Given instruction.
Reproduce the material exactly, omitting nothing.
#### Material
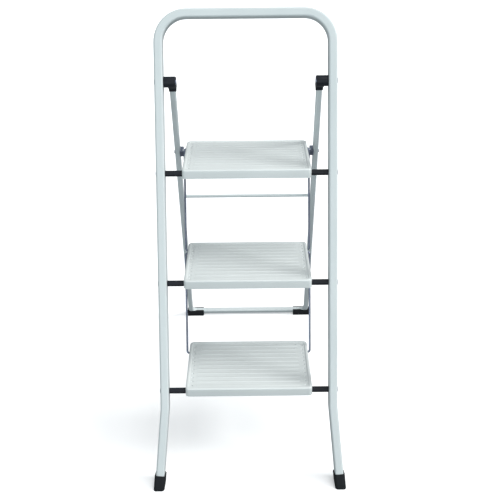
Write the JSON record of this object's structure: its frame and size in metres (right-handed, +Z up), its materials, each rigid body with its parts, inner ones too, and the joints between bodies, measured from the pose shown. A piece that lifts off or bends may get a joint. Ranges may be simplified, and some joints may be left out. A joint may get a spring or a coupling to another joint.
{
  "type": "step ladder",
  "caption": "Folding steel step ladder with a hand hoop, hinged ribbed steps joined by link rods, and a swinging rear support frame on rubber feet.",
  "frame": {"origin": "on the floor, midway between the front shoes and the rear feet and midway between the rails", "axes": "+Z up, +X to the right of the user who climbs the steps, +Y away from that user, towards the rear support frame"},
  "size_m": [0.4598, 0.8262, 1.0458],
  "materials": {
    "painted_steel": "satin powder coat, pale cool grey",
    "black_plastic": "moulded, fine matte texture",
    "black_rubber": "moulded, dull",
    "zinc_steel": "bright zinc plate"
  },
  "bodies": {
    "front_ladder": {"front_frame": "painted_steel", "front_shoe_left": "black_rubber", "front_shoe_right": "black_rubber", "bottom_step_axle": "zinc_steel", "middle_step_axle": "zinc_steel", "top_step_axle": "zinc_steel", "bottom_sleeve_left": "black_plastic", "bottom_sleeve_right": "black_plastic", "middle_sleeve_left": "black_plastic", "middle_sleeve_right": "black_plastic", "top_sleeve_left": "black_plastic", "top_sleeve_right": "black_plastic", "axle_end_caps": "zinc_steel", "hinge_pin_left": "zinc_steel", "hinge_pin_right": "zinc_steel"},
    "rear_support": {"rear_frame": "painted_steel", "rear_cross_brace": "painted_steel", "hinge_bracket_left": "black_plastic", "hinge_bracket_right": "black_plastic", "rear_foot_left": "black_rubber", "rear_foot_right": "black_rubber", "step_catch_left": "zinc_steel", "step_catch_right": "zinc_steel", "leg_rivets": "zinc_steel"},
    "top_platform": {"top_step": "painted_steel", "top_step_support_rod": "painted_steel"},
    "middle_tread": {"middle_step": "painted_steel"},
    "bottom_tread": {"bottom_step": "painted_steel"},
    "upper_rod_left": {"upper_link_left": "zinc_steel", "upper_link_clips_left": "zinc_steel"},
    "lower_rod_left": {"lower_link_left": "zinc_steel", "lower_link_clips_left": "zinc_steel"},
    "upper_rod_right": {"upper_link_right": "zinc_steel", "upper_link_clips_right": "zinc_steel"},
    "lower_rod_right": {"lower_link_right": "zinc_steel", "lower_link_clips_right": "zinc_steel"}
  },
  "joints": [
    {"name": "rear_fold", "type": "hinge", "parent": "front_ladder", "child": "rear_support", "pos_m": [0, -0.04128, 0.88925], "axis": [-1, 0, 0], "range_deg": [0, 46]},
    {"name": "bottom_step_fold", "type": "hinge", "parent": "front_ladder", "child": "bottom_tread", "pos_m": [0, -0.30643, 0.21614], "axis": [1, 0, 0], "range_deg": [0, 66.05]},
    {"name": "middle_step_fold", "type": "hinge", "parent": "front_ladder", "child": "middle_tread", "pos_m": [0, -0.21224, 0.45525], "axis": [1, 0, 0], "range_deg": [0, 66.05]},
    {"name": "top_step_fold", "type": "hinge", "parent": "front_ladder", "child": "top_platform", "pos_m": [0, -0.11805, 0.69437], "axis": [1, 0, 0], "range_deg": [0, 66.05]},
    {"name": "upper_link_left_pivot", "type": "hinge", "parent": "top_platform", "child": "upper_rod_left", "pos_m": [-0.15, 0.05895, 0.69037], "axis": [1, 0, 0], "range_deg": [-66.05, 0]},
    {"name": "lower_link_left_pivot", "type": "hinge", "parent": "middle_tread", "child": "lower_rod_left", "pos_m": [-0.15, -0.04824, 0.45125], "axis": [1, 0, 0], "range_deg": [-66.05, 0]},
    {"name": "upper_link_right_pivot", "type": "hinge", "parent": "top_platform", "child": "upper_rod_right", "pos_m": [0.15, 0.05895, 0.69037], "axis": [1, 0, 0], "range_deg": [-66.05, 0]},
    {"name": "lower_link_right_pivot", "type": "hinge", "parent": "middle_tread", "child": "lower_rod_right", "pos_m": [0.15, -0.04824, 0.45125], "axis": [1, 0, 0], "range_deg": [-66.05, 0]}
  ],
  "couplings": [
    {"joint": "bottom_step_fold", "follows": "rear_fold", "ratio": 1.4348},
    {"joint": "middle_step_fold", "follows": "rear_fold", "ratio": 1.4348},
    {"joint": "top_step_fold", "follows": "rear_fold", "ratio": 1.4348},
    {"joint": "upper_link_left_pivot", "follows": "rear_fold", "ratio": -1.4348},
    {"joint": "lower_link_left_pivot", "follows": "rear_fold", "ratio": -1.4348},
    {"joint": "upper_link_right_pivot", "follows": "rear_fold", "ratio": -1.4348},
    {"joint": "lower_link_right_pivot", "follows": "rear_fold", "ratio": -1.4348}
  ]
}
########
Correct result.
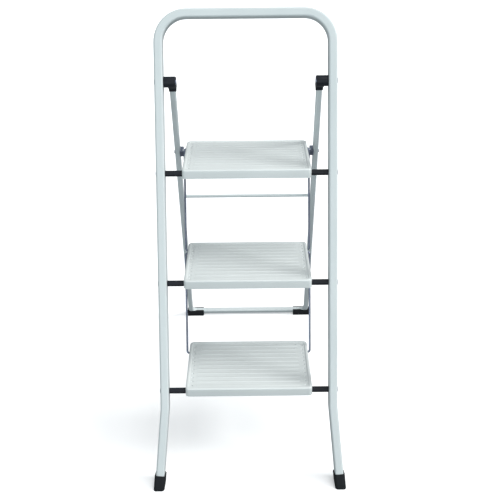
Write the JSON record of this object's structure: its frame and size in metres (right-handed, +Z up), its materials, each rigid body with its parts, inner ones too, and the joints between bodies, measured from the pose shown. A piece that lifts off or bends may get a joint. Ranges may be simplified, and some joints may be left out. A joint may get a spring or a coupling to another joint.
{
  "type": "step ladder",
  "caption": "Folding steel step ladder with a hand hoop, hinged ribbed steps joined by link rods, and a swinging rear support frame on rubber feet.",
  "frame": {"origin": "on the floor, midway between the front shoes and the rear feet and midway between the rails", "axes": "+Z up, +X to the right of the user who climbs the steps, +Y away from that user, towards the rear support frame"},
  "size_m": [0.4598, 0.8262, 1.0458],
  "materials": {
    "painted_steel": "satin powder coat, pale cool grey",
    "black_plastic": "moulded, fine matte texture",
    "black_rubber": "moulded, dull",
    "zinc_steel": "bright zinc plate"
  },
  "bodies": {
    "front_ladder": {"front_frame": "painted_steel", "front_shoe_left": "black_rubber", "front_shoe_right": "black_rubber", "bottom_step_axle": "zinc_steel", "middle_step_axle": "zinc_steel", "top_step_axle": "zinc_steel", "bottom_sleeve_left": "black_plastic", "bottom_sleeve_right": "black_plastic", "middle_sleeve_left": "black_plastic", "middle_sleeve_right": "black_plastic", "top_sleeve_left": "black_plastic", "top_sleeve_right": "black_plastic", "axle_end_caps": "zinc_steel", "hinge_pin_left": "zinc_steel", "hinge_pin_right": "zinc_steel"},
    "rear_support": {"rear_frame": "painted_steel", "rear_cross_brace": "painted_steel", "hinge_bracket_left": "black_plastic", "hinge_bracket_right": "black_plastic", "rear_foot_left": "black_rubber", "rear_foot_right": "black_rubber", "step_catch_left": "zinc_steel", "step_catch_right": "zinc_steel", "leg_rivets": "zinc_steel"},
    "top_platform": {"top_step": "painted_steel", "top_step_support_rod": "painted_steel"},
    "middle_tread": {"middle_step": "painted_steel"},
    "bottom_tread": {"bottom_step": "painted_steel"},
    "upper_rod_left": {"upper_link_left": "zinc_steel", "upper_link_clips_left": "zinc_steel"},
    "lower_rod_left": {"lower_link_left": "zinc_steel", "lower_link_clips_left": "zinc_steel"},
    "upper_rod_right": {"upper_link_right": "zinc_steel", "upper_link_clips_right": "zinc_steel"},
    "lower_rod_right": {"lower_link_right": "zinc_steel", "lower_link_clips_right": "zinc_steel"}
  },
  "joints": [
    {"name": "rear_fold", "type": "hinge", "parent": "front_ladder", "child": "rear_support", "pos_m": [0, -0.04128, 0.88925], "axis": [-1, 0, 0], "range_deg": [0, 46]},
    {"name": "bottom_step_fold", "type": "hinge", "parent": "front_ladder", "child": "bottom_tread", "pos_m": [0, -0.30643, 0.21614], "axis": [1, 0, 0], "range_deg": [0, 66.05]},
    {"name": "middle_step_fold", "type": "hinge", "parent": "front_ladder", "child": "middle_tread", "pos_m": [0, -0.21224, 0.45525], "axis": [1, 0, 0], "range_deg": [0, 66.05]},
    {"name": "top_step_fold", "type": "hinge", "parent": "front_ladder", "child": "top_platform", "pos_m": [0, -0.11805, 0.69437], "axis": [1, 0, 0], "range_deg": [0, 66.05]},
    {"name": "upper_link_left_pivot", "type": "hinge", "parent": "top_platform", "child": "upper_rod_left", "pos_m": [-0.15, 0.05895, 0.69037], "axis": [1, 0, 0], "range_deg": [-66.05, 0]},
    {"name": "lower_link_left_pivot", "type": "hinge", "parent": "middle_tread", "child": "lower_rod_left", "pos_m": [-0.15, -0.04824, 0.45125], "axis": [1, 0, 0], "range_deg": [-66.05, 0]},
    {"name": "upper_link_right_pivot", "type": "hinge", "parent": "top_platform", "child": "upper_rod_right", "pos_m": [0.15, 0.05895, 0.69037], "axis": [1, 0, 0], "range_deg": [-66.05, 0]},
    {"name": "lower_link_right_pivot", "type": "hinge", "parent": "middle_tread", "child": "lower_rod_right", "pos_m": [0.15, -0.04824, 0.45125], "axis": [1, 0, 0], "range_deg": [-66.05, 0]}
  ],
  "couplings": [
    {"joint": "bottom_step_fold", "follows": "rear_fold", "ratio": 1.4348},
    {"joint": "middle_step_fold", "follows": "rear_fold", "ratio": 1.4348},
    {"joint": "top_step_fold", "follows": "rear_fold", "ratio": 1.4348},
    {"joint": "upper_link_left_pivot", "follows": "rear_fold", "ratio": -1.4348},
    {"joint": "lower_link_left_pivot", "follows": "rear_fold", "ratio": -1.4348},
    {"joint": "upper_link_right_pivot", "follows": "rear_fold", "ratio": -1.4348},
    {"joint": "lower_link_right_pivot", "follows": "rear_fold", "ratio": -1.4348}
  ]
}